Stories of embezzlement of funds from youth sports organizations appear in the media on a regular basis, but the latest story really takes the cake. What is remarkable about it isn't that the person accused of embezzlement was the former president of a youth baseball or how much money he allegedly took ($16,000), but that he was allowed to take over as president despite a criminal background check which disclosed a prior conviction for embezzlement!
According to the article in the September 10, 2008 Grand Rapids Press, court documents revealed that James Anderson, 42, actually had not one but two embezzlement convictions on his record, including one in 2003 for taking $20,000 from two mentally disabled adults for which he served a year in jail before being released on probation.
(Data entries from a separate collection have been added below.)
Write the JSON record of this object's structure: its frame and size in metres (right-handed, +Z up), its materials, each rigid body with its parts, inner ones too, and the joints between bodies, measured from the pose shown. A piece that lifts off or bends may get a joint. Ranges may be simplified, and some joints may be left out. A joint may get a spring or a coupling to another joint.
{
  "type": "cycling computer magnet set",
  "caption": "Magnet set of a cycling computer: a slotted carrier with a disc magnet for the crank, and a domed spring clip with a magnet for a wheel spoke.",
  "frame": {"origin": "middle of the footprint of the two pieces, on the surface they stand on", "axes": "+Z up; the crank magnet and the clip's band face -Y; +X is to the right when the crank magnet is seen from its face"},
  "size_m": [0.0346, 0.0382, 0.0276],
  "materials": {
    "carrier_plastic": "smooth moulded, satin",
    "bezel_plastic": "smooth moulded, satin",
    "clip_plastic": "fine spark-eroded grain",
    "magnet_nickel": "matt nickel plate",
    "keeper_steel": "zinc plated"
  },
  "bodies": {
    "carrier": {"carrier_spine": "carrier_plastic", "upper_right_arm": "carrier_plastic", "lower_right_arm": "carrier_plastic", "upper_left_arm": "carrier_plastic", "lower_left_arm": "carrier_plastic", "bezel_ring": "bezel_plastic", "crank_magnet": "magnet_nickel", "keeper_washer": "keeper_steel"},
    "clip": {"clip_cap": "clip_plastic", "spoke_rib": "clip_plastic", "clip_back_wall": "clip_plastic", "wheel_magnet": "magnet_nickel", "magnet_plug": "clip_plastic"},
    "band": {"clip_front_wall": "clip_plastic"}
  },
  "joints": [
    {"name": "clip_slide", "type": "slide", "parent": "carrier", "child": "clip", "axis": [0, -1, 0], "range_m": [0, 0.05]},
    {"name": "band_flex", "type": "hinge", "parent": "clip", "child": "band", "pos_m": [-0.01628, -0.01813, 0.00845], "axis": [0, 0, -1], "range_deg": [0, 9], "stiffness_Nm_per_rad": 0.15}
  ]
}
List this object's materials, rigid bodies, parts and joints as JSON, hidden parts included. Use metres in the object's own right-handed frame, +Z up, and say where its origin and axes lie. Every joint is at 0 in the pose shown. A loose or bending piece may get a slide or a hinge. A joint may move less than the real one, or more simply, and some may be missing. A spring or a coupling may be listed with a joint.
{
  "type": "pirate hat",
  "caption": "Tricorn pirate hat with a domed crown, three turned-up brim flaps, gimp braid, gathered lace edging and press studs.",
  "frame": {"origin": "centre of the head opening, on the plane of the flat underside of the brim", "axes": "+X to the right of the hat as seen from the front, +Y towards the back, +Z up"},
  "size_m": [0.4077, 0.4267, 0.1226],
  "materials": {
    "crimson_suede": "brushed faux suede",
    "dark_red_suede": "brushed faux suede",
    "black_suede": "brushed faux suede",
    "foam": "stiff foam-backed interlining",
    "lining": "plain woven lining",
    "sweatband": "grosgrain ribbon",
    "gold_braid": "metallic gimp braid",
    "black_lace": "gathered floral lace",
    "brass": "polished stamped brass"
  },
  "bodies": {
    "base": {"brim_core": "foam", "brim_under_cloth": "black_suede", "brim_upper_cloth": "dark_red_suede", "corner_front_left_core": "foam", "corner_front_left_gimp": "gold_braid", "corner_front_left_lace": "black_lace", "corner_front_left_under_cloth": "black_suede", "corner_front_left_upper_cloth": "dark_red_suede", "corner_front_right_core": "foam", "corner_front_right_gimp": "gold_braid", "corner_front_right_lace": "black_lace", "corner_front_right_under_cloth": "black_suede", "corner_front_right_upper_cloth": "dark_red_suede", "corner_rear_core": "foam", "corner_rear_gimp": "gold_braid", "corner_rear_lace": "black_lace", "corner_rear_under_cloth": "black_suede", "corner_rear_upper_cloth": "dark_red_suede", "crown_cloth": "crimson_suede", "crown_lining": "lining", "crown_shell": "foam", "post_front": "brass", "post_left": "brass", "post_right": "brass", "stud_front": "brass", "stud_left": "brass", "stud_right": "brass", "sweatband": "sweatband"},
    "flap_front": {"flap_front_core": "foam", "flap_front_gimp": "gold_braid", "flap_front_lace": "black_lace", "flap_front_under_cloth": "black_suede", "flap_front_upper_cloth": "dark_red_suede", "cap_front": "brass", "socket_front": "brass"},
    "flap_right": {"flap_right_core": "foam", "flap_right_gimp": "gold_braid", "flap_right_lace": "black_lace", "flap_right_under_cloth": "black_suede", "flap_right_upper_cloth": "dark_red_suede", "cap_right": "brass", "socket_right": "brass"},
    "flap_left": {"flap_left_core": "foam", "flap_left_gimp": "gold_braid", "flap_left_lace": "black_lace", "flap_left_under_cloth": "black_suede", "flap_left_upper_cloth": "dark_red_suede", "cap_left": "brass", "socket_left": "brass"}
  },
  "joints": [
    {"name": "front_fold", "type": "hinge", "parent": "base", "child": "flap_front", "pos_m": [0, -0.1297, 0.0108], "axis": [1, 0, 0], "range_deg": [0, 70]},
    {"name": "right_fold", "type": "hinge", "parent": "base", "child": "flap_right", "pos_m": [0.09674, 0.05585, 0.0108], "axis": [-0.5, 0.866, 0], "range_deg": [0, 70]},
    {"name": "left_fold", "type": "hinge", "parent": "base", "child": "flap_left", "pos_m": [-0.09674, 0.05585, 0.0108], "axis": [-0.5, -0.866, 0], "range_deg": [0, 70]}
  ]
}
The records showed that he was still on probation when he took over as president of the Allendale (MI) Township Youth Athletic Association in 2006 and the entire time he was alleged to have embezzled funds between January 1, 2007 and May 2008.
How, if the criminal background check disclosed one of the embezzlement convictions, was Anderson given another chance to stick his hand in the cookie jar? Because, according to the Little League's new president, John Hanes, the association is "an all-volunteer group" that is forced to "take what it can get."
Take what it can get???
Mr. Anderson can't be serious!
Admittedly, most youths sports organizations operate with virtually no oversight beyond their volunteer boards of directors, and their often lax financial controls make them easy and tempting targets for thieves. Inviting a thief to become head of a youth sports organization when you know that he is a thief? He took what he could get, all right!
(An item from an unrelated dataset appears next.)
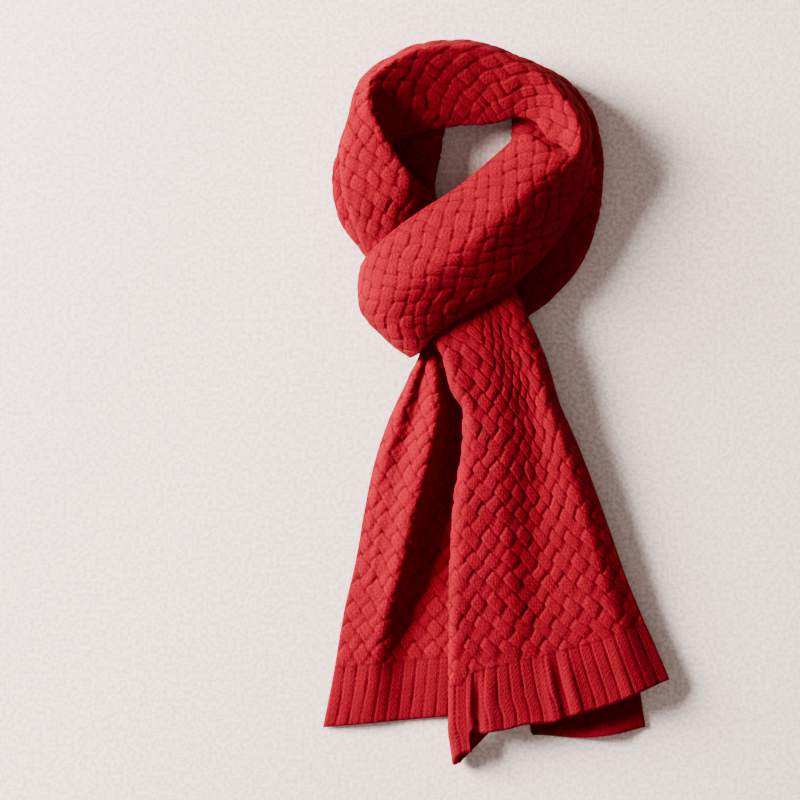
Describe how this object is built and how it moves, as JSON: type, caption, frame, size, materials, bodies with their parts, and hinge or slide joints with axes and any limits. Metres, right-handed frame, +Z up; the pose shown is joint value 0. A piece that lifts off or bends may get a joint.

Because youth sports institutions have traditionally been self-regulating and independently financed, they often escape formal scrutiny or accountability. Youth sports program need to provide for greater input from parents, makes their mission statements, bylaws, and the names, phone numbers and e-mail addresses of board members and other administrators publicly available, provide for term limits for directors, holds open board meetings, and engage in benchmarking.
They also need to perform background checks on everyone associated with the program, including the volunteers, like Mr. Anderson, who appears to have been more than happy to volunteer to empty the Little League's coffers, like a kid being given the keys to the candy store.
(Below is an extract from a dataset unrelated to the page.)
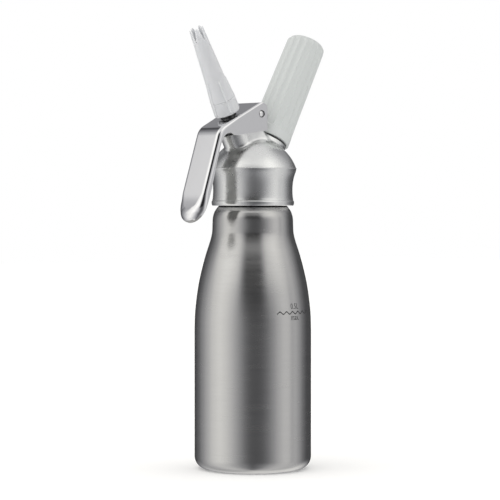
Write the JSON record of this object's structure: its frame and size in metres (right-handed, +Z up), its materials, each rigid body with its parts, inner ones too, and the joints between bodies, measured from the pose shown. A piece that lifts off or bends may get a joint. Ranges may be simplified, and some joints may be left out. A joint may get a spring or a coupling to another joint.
{
  "type": "whipped cream dispenser",
  "caption": "Steel bottle with a screw-on cast head, sprung lever valve, slotted decorator tip and screw-on gas charger holder, standing on its flat base.",
  "frame": {"origin": "centre of the bottle's flat base", "axes": "+Z up along the bottle; the lever and the decorator tip lean towards -X, the charger holder towards +X; Y = 0 is the plane of symmetry"},
  "size_m": [0.1225, 0.08, 0.3015],
  "materials": {
    "brushed_bottle_steel": "fine brushing round the bottle",
    "satin_aluminium": "bead-blasted satin",
    "polished_steel": "polished",
    "pin_steel": "ground",
    "stem_steel": "fine turned",
    "spring_steel": "drawn wire",
    "washer_steel": "plain",
    "charger_steel": "zinc plated",
    "liner_aluminium": "machined",
    "white_tip_plastic": "moulded, semi-gloss",
    "white_holder_plastic": "moulded, semi-gloss",
    "black_rubber": "moulded"
  },
  "bodies": {
    "bottle": {"bottle": "brushed_bottle_steel"},
    "gasket": {"head_gasket": "black_rubber"},
    "head": {"head": "satin_aluminium", "lever_pivot_pin": "pin_steel", "stem_o_ring": "black_rubber", "spring_seat_washer": "washer_steel", "valve_spring": "spring_steel", "piercing_pin": "pin_steel", "charger_seal": "black_rubber", "inlet_check_valve": "black_rubber", "inlet_retainer": "liner_aluminium"},
    "lever": {"lever": "polished_steel"},
    "stem": {"valve_stem": "stem_steel", "valve_disc": "black_rubber", "valve_disc_washer": "washer_steel", "valve_nut": "washer_steel"},
    "tip_seal": {"tip_seal": "black_rubber"},
    "tip": {"decorator_tip": "white_tip_plastic", "tip_insert": "liner_aluminium"},
    "charger": {"gas_charger": "charger_steel"},
    "holder": {"holder_sleeve": "white_holder_plastic", "holder_liner": "liner_aluminium", "holder_end_pad": "black_rubber"}
  },
  "joints": [
    {"name": "head_lift", "type": "slide", "parent": "bottle", "child": "gasket", "axis": [0, 0, 1], "range_m": [0, 0.00801]},
    {"name": "head_turn", "type": "hinge", "parent": "gasket", "child": "head", "pos_m": [0, 0, 0.19], "axis": [0, 0, 1], "range_deg": [0, 720]},
    {"name": "lever_squeeze", "type": "hinge", "parent": "head", "child": "lever", "pos_m": [-0.0024, 0, 0.2429], "axis": [0, -1, 0], "range_deg": [0, 6], "stiffness_Nm_per_rad": 2.4, "springref_deg": -4.58},
    {"name": "stem_press", "type": "slide", "parent": "head", "child": "stem", "axis": [0.4478, 0, -0.8942], "range_m": [0, 0.003], "deforming": ["valve_spring"]},
    {"name": "tip_feed", "type": "slide", "parent": "stem", "child": "tip_seal", "axis": [-0.4478, 0, 0.8942], "range_m": [0, 0.00716]},
    {"name": "tip_turn", "type": "hinge", "parent": "tip_seal", "child": "tip", "pos_m": [-0.02226, 0, 0.24123], "axis": [-0.4478, 0, 0.8942], "range_deg": [0, 1170]},
    {"name": "charger_feed", "type": "slide", "parent": "head", "child": "charger", "axis": [0.4726, 0, 0.8813], "range_m": [0, 0.00976]},
    {"name": "holder_turn", "type": "hinge", "parent": "charger", "child": "holder", "pos_m": [0.0143, 0, 0.2255], "axis": [0.4726, 0, 0.8813], "range_deg": [0, 1170]}
  ],
  "couplings": [
    {"joint": "head_lift", "follows": "head_turn", "m_per_rad": 0.00063662},
    {"joint": "stem_press", "follows": "lever_squeeze", "m_per_rad": 0.0285},
    {"joint": "tip_feed", "follows": "tip_turn", "m_per_rad": 0.00035014},
    {"joint": "charger_feed", "follows": "holder_turn", "m_per_rad": 0.00047746}
  ]
}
But what good are background checks if the results are ignored?
Shame on the board of directors of the Allendale Township Youth Athletic Association for appointing Mr. Anderson president knowing that he had been convicted of embezzlement.
Shame on Mr. Hanes for trying to excuse the board's breach of its duties to the parents and kids in the program by saying that the association somehow had to take a thief off the street because it couldn't find anyone else.